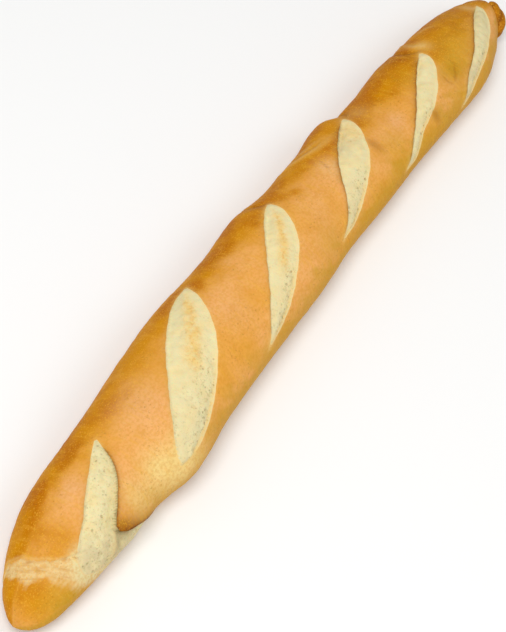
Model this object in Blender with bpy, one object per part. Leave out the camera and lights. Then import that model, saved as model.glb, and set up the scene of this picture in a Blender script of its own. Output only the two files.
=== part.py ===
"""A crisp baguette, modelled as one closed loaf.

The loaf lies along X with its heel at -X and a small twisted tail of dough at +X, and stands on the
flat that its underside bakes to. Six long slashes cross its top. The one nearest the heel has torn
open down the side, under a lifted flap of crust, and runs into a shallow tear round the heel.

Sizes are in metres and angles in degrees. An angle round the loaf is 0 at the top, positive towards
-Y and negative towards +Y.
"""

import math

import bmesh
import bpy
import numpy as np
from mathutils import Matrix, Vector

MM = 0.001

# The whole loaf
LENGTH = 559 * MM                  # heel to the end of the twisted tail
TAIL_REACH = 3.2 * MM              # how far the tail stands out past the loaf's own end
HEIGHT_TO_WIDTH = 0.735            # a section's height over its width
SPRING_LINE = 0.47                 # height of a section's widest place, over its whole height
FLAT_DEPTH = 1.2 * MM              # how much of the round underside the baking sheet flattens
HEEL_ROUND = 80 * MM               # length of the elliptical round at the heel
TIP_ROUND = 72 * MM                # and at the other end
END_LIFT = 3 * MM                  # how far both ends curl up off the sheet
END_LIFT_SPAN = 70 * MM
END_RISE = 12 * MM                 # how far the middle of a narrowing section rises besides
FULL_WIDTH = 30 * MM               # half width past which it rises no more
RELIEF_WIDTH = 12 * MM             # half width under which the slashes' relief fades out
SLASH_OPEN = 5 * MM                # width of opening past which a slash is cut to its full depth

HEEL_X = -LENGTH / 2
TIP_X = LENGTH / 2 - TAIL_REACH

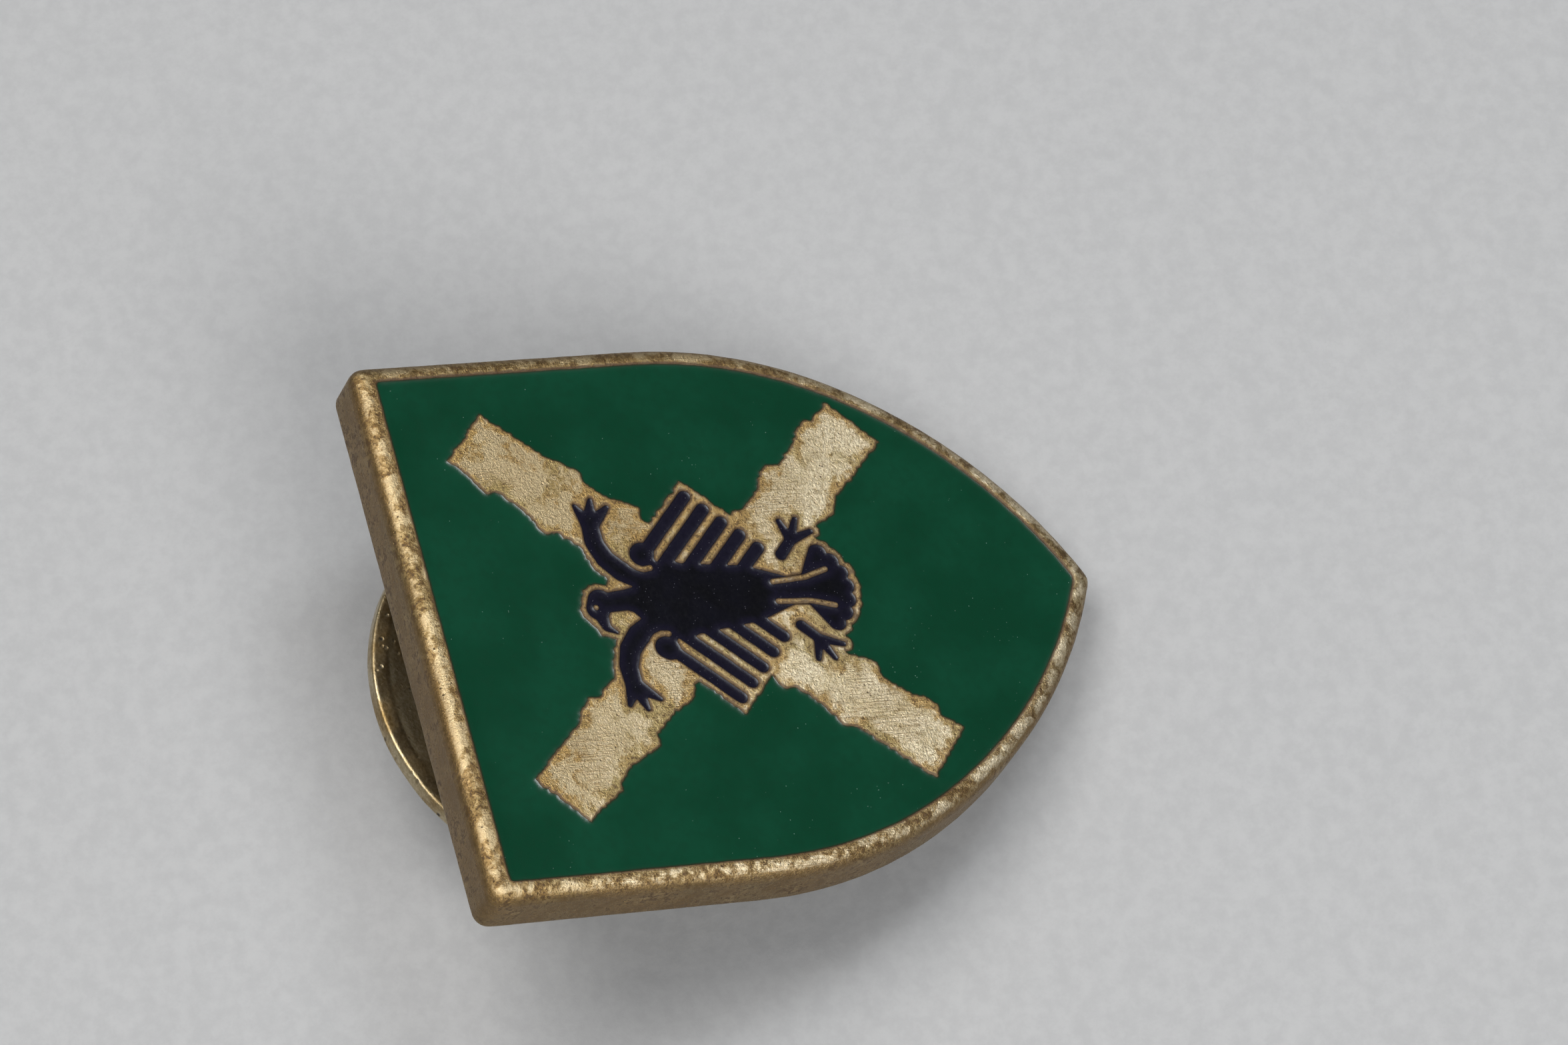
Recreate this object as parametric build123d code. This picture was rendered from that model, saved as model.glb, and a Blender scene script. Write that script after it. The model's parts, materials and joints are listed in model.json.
□ □ □
Task to complete ::
Using the records above, find and show each line with the string "from".

Solution below ::
from mathutils import Matrix, Vector
Recreate this object as parametric build123d code. This picture was rendered from that model, saved as model.glb, and a Blender scene script. Write that script after it. The model's parts, materials and joints are listed in model.json.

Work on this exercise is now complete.